Tuesday, April 04, 2006

Protesting Scalia

Justice Scalia is coming to Connecticut. Of course, he won't be stopping here, at Tier III Quinnipiac university School of Law, but he will be speaking at UCONN. And it has come to the lonely libertarian's attention that students at UCONN are engaged in preparations for protests of his visit. My question: Why?

Disagree with Scalia, fine. You can even think he's an ass- read his dissent in Lawrence v. Texas and you'll see why people might think that. But why on earth protest the visit of a noted scholar, and preeminent jurist at an academic institution? Of course, this is part of a growing trend of protest against speakers with whom people disagree. But the higher you get on the academic ladder, the more incredibly stupid it seems. After all, this is a 20 year member of the Supreme Court speaking at a law school.

Personally, the lonely libertarian thinks this another example of how the protest is increasingly not just about the oppressed, but about the privileged. If Scalia was coming to Quinnipiac, you can bet here would be no organized protests. Even the very liberal members of the faculty and student body would be thrilled to have a Supreme Court Justice coming to our school.

It may seem completely off topic, but the recent protests in France over new employment laws are very much related. The point of the laws is to spur job growth, which can be difficult when it is near impossible to fire anyone, as it has been in France for some time. The laws would allow employers to essentially try new employees out over a period of several years, retaining the un-French option of firing them without cause.
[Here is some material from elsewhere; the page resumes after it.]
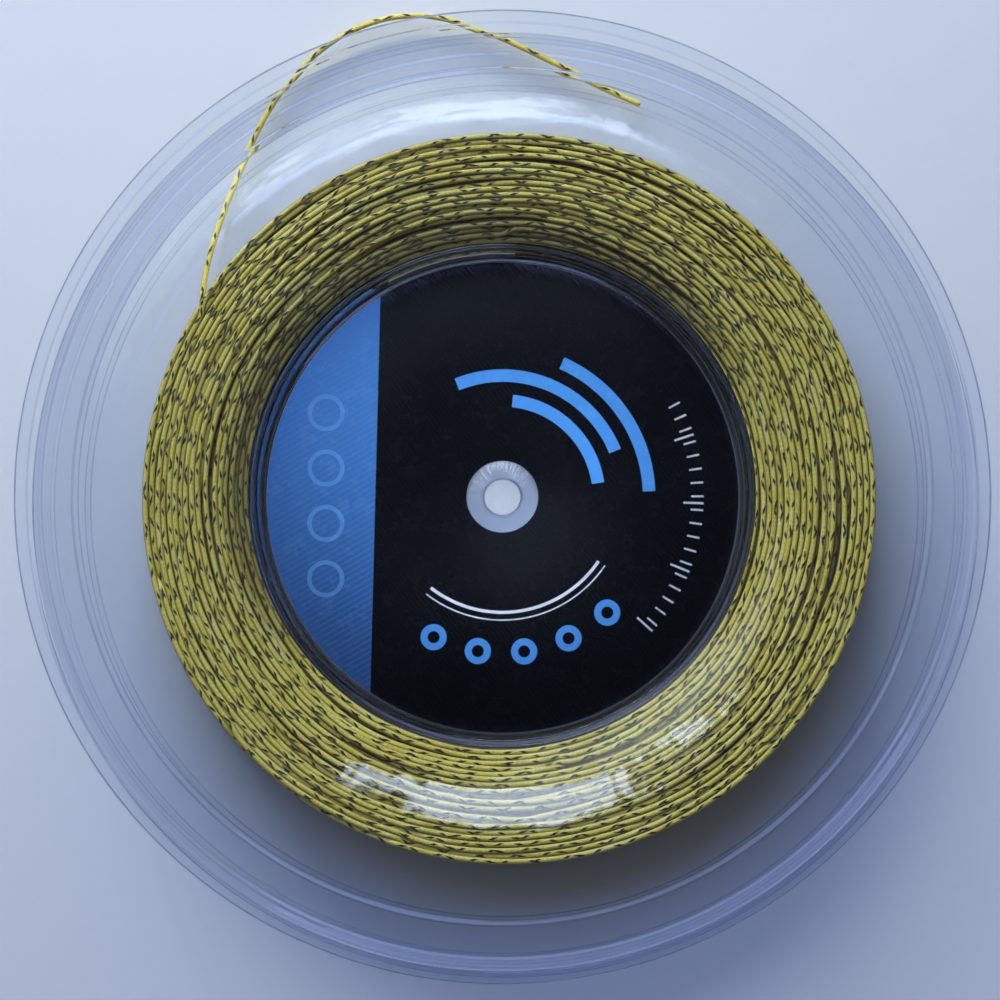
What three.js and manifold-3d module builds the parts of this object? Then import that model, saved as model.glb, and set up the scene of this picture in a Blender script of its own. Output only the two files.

Why is this relevant? Put simply, it's the sense of entitlement and privilege that pervades throughout the rich nations of the world today. For the students protesting in France, these labor laws may or may not be beneficial. For the unemployed poor, immigrant (and predominantly Muslim) population, the laws will undoubtedly reduce unemployment which has reached astronomical levels. Meanwhile, at UCONN, the organization to protest a sitting Supreme Court Justice continues.